→ **Goal**:
Write the material out again, line by line, exactly as it is.
[Start Provided material]
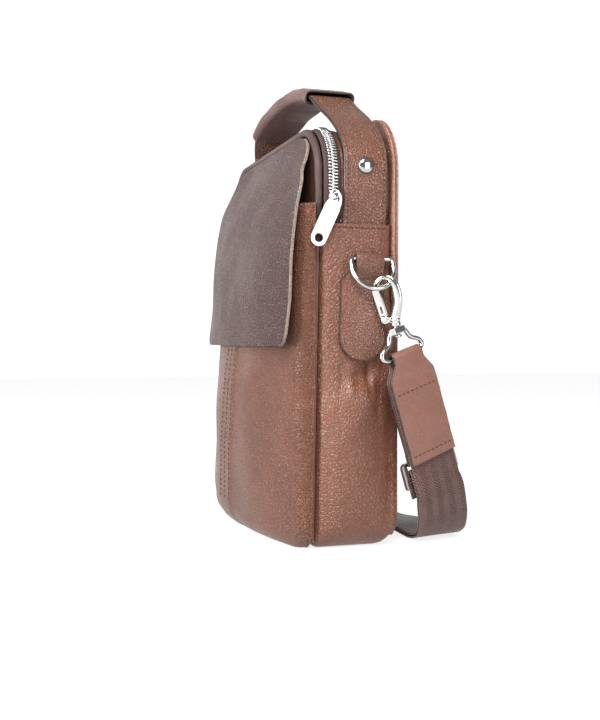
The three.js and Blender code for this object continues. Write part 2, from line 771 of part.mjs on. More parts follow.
function makeHook(side) {
  const hook = new THREE.Group();
  const axis = swivelAxis.clone().add(new THREE.Vector3(0, Math.tan(hookSlack * deg), 0)).normalize();
  const facing = new THREE.Vector3(Math.sin(hookTurn * deg), Math.cos(hookTurn * deg), 0);
  facing.addScaledVector(axis, -facing.dot(axis));
  hook.setRotationFromMatrix(basis(facing, axis));
  const stand = stirrupPlate / 2 + swivelPlay + collarDrop;
  hook.position.copy(barMiddle).addScaledVector(swivelAxis, plateRise).addScaledVector(axis, stand);
  side.add(hook);
  const points = hookRows.map((row) => new THREE.Vector3(row.x, row.y, row.half).multiplyScalar(hookRise));
  const curve = new THREE.CatmullRomCurve3(points, false, 'centripetal');
  const round = Array.from({ length: 8 }, (_, i) => {
    const angle = (i + 0.5) * 45 * deg;
    return new THREE.Vector2(Math.cos(angle), Math.sin(angle));
  });
  const bow = bentSection(round, evenly(16), (across, thick, at) => {
    const p = curve.getPointAt(at);
    const t = curve.getTangentAt(at);
    const length = Math.hypot(t.x, t.y);
    const x = p.x + t.y / length * p.z * across;
    return new THREE.Vector3(x, p.y - t.x / length * p.z * across, hookThickness / 2 * thick);
  });
  const boss = new THREE.CylinderGeometry(bossRadius, bossRadius, hookThickness, 12);
  boss.rotateX(Math.PI / 2);
  boss.translate(pivot.x, pivot.y, 0);
  const bridge = new THREE.BoxGeometry(-pivot.x, 3.4, hookThickness - 0.8);
  bridge.translate(pivot.x / 2, pivot.y - 0.3, 0);
  const stem = stemDiameter / 2;
  const headTop = collarDrop + stirrupPlate + 2 * swivelPlay;
  const collar = [
    [0, 3], [3.4, 3], [3.4, 0.6], [2.9, 0.2], [3.2, -0.2], [3.2, -collarDrop], [stem, -collarDrop],
    [stem, -headTop], [2.9, -headTop], [2.9, -headTop - 1.2], [1.9, -headTop - 1.8], [0, -headTop - 1.8],
  ];
  const spindle = new THREE.LatheGeometry(collar.map(([r, y]) => new THREE.Vector2(r, y)), 10);
  add(hook, 'hook_body_right', join(bow, boss, bridge, spindle), nickel);
  makeGate(hook);
}

function makeGate(hook) {
  const tip = hookRows[hookRows.length - 1];
  const from = new THREE.Vector2(pivot.x, pivot.y);
  const reach = new THREE.Vector2(tip.x, tip.y).multiplyScalar(hookRise).sub(from);
  const inner = bossRadius + gap;
  const outer = reach.length() - 1.3;
  const half = gateWidth / 2;
  const shape = new THREE.Shape();
  const spread = Math.asin(half / inner) * 0.9;
  shape.moveTo(-half, outer - 1);
  shape.lineTo(-half, Math.cos(spread) * inner);
  shape.absarc(0, 0, inner, Math.PI / 2 + spread, Math.PI / 2 - spread, true);
  shape.lineTo(half, outer - 1);
  shape.lineTo(half - 0.8, outer);
  shape.lineTo(-half + 0.8, outer);
  const slot = new THREE.Path();
  const slotHalf = 0.7;
  const slotFoot = inner + 1.6;
  slot.moveTo(-slotHalf, slotFoot);
  slot.lineTo(-slotHalf, slotFoot + 4.5);
  slot.lineTo(slotHalf, slotFoot + 4.5);
  slot.lineTo(slotHalf, slotFoot);
  shape.holes.push(slot);
  const options = { depth: gateThickness, bevelEnabled: false, curveSegments: 6 };
  const geometry = new THREE.ExtrudeGeometry(shape, options);
  geometry.translate(0, 0, -gateThickness / 2);
  const gate = add(hook, 'hook_gate_right', closed(geometry), nickel);
  gate.position.set(pivot.x, pivot.y, 0);
  gate.rotation.z = Math.atan2(-reach.x, reach.y);
}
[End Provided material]
→ **Answer to the problem**:
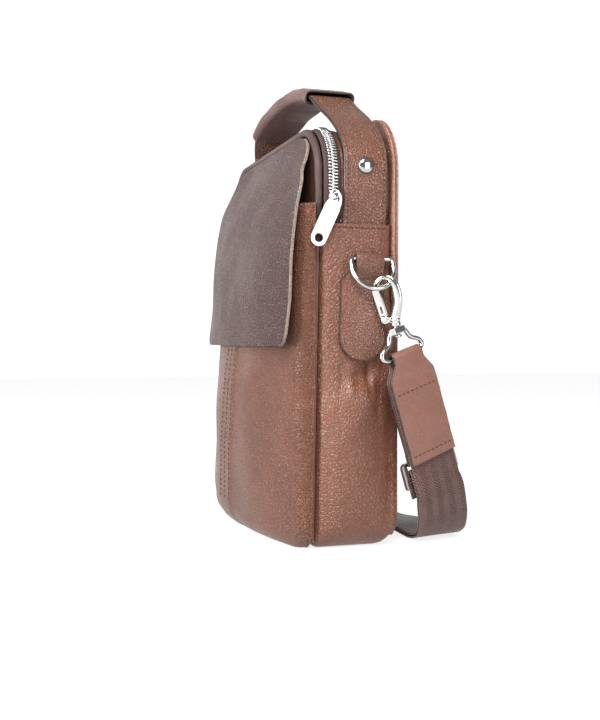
The three.js and Blender code for this object continues. Write part 2, from line 771 of part.mjs on. More parts follow.
function makeHook(side) {
  const hook = new THREE.Group();
  const axis = swivelAxis.clone().add(new THREE.Vector3(0, Math.tan(hookSlack * deg), 0)).normalize();
  const facing = new THREE.Vector3(Math.sin(hookTurn * deg), Math.cos(hookTurn * deg), 0);
  facing.addScaledVector(axis, -facing.dot(axis));
  hook.setRotationFromMatrix(basis(facing, axis));
  const stand = stirrupPlate / 2 + swivelPlay + collarDrop;
  hook.position.copy(barMiddle).addScaledVector(swivelAxis, plateRise).addScaledVector(axis, stand);
  side.add(hook);
  const points = hookRows.map((row) => new THREE.Vector3(row.x, row.y, row.half).multiplyScalar(hookRise));
  const curve = new THREE.CatmullRomCurve3(points, false, 'centripetal');
  const round = Array.from({ length: 8 }, (_, i) => {
    const angle = (i + 0.5) * 45 * deg;
    return new THREE.Vector2(Math.cos(angle), Math.sin(angle));
  });
  const bow = bentSection(round, evenly(16), (across, thick, at) => {
    const p = curve.getPointAt(at);
    const t = curve.getTangentAt(at);
    const length = Math.hypot(t.x, t.y);
    const x = p.x + t.y / length * p.z * across;
    return new THREE.Vector3(x, p.y - t.x / length * p.z * across, hookThickness / 2 * thick);
  });
  const boss = new THREE.CylinderGeometry(bossRadius, bossRadius, hookThickness, 12);
  boss.rotateX(Math.PI / 2);
  boss.translate(pivot.x, pivot.y, 0);
  const bridge = new THREE.BoxGeometry(-pivot.x, 3.4, hookThickness - 0.8);
  bridge.translate(pivot.x / 2, pivot.y - 0.3, 0);
  const stem = stemDiameter / 2;
  const headTop = collarDrop + stirrupPlate + 2 * swivelPlay;
  const collar = [
    [0, 3], [3.4, 3], [3.4, 0.6], [2.9, 0.2], [3.2, -0.2], [3.2, -collarDrop], [stem, -collarDrop],
    [stem, -headTop], [2.9, -headTop], [2.9, -headTop - 1.2], [1.9, -headTop - 1.8], [0, -headTop - 1.8],
  ];
  const spindle = new THREE.LatheGeometry(collar.map(([r, y]) => new THREE.Vector2(r, y)), 10);
  add(hook, 'hook_body_right', join(bow, boss, bridge, spindle), nickel);
  makeGate(hook);
}

function makeGate(hook) {
  const tip = hookRows[hookRows.length - 1];
  const from = new THREE.Vector2(pivot.x, pivot.y);
  const reach = new THREE.Vector2(tip.x, tip.y).multiplyScalar(hookRise).sub(from);
  const inner = bossRadius + gap;
  const outer = reach.length() - 1.3;
  const half = gateWidth / 2;
  const shape = new THREE.Shape();
  const spread = Math.asin(half / inner) * 0.9;
  shape.moveTo(-half, outer - 1);
  shape.lineTo(-half, Math.cos(spread) * inner);
  shape.absarc(0, 0, inner, Math.PI / 2 + spread, Math.PI / 2 - spread, true);
  shape.lineTo(half, outer - 1);
  shape.lineTo(half - 0.8, outer);
  shape.lineTo(-half + 0.8, outer);
  const slot = new THREE.Path();
  const slotHalf = 0.7;
  const slotFoot = inner + 1.6;
  slot.moveTo(-slotHalf, slotFoot);
  slot.lineTo(-slotHalf, slotFoot + 4.5);
  slot.lineTo(slotHalf, slotFoot + 4.5);
  slot.lineTo(slotHalf, slotFoot);
  shape.holes.push(slot);
  const options = { depth: gateThickness, bevelEnabled: false, curveSegments: 6 };
  const geometry = new THREE.ExtrudeGeometry(shape, options);
  geometry.translate(0, 0, -gateThickness / 2);
  const gate = add(hook, 'hook_gate_right', closed(geometry), nickel);
  gate.position.set(pivot.x, pivot.y, 0);
  gate.rotation.z = Math.atan2(-reach.x, reach.y);
}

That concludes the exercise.